Nice, I didn't know that. I habitually forget the closing quote so this might save me some ire

[-] mojo@lemm.ee 3 points 1 year ago

This. Except don't use zsh because this is default in every single shell

[-] chris@l.roofo.cc 18 points 1 year ago

Nope. Bash (at least by default on Ubuntu) doesn't have case insensitive tab completion.

[-] PupBiru@kbin.social 2 points 1 year ago

afaik there’s options you can turn on that enable it

search .inputrc and set completion-ignore-case On

[-] newIdentity@sh.itjust.works 4 points 1 year ago

Still not a default. Also it's not the same thing.

[-] Damage@slrpnk.net 5 points 1 year ago

Bash never does this by default

[-] mojo@lemm.ee 1 points 1 year ago

Bash has never not had tab completion out of the box for me

[-] Damage@slrpnk.net 2 points 11 months ago

Tab completion is default, but completing an uppercase word by typing a lowercase letter is not

[-] Templa@beehaw.org 3 points 1 year ago

I can't relate to this issue at all exactly because I use zsh. Also a little bit related but the fuck

[-] bdonvr@thelemmy.club 2 points 1 year ago

No thanks, Ash/Dash is all I need

[-] funkajunk@lemm.ee 1 points 1 year ago

Everyone's playing checkers while my man's playing chess

[-] funkajunk@lemm.ee 1 points 1 year ago

Everyone's playing checkers while my man's playing chess

[-] aleq@lemmy.world 0 points 1 year ago

I remember having that when I used OhMyZsh, but after going back to a more bespoke config it doesn't work anymore.

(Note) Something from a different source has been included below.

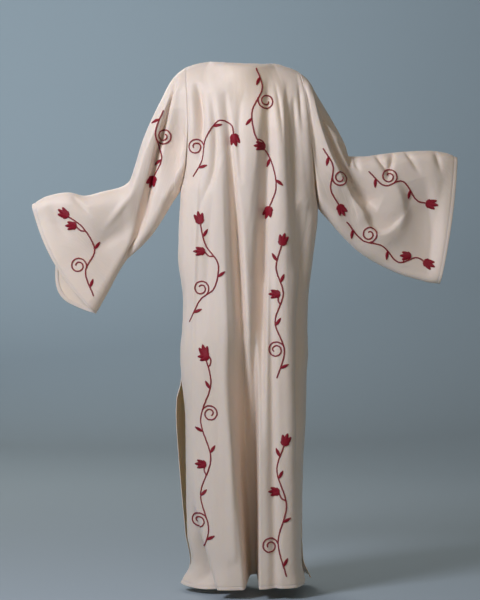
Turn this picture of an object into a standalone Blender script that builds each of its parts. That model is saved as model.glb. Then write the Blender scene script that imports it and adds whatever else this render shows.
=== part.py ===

Also tried using zsh as a different user to ignore my own configs, that doesn't work either.

tldr, it's not default zsh behavior.

[-] 1984@lemmy.today 5 points 1 year ago

It's not default in zsh maybe, but it's default in the oh-my-zsh config most people use.

I ran zsh for a while without that config and manually configured everything and it also works, but takes quite a bit of web searching to find all the knobs to turn.

[-] aleq@lemmy.world 2 points 1 year ago

I don't think most people use oh-my-zsh. It's very popular, and a lot of people use it, but I think most is a stretch.

Either way, it's just a set of plugins and configs so of course you can get it to work on any setup. Just saying that it's not inherent to zsh, and you can probably get similar behavior in most shells with a similar config.